How well does this illustrate the human state one might ask? For in many ways we are all free radicals in the world; we all carry a charge, one that can be positive, at other times negative, and occasionally neutral. Full of potential, for good or for evil.
For me to claim to be a free radical, whether theologically, socially or otherwise doesn’t mean that I am not content, but rather it illustrates my own passion for movement, change, a dissatisfaction with simple maintenance of the status quo, and a desire to witness the kind of shifts that contribute to the ongoing health of life through the process of exploration. I am convinced that to be fully human we need to explore; curiosity appears to be hardwired into us – one only needs to look at the weekly uptake of tabloids and the incessant persistence of TMZ to be convinced of this.
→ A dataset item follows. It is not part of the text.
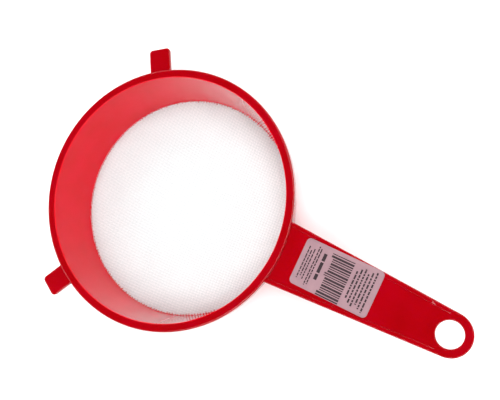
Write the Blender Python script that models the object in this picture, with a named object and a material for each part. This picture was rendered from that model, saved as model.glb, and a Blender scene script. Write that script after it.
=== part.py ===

Yet somehow within the sphere of spirituality, some of this curiosity appears to have been lost. We would much rather reach into the lives of others (the places where we are not welcome), than reach into ourselves and do the kind of difficult but necessary inner-work that God has invited us to do from the beginning of time. We would rather people reflect on us, than to dare self-reflect at the fear of what we may be convicted by. The revelation of others is easy to brush aside, but self-revelation has a way of sticking to our soul with a loud voice that we cannot ignore.
Aren’t you curious about yourself? A free radical contends that there is always more to explore.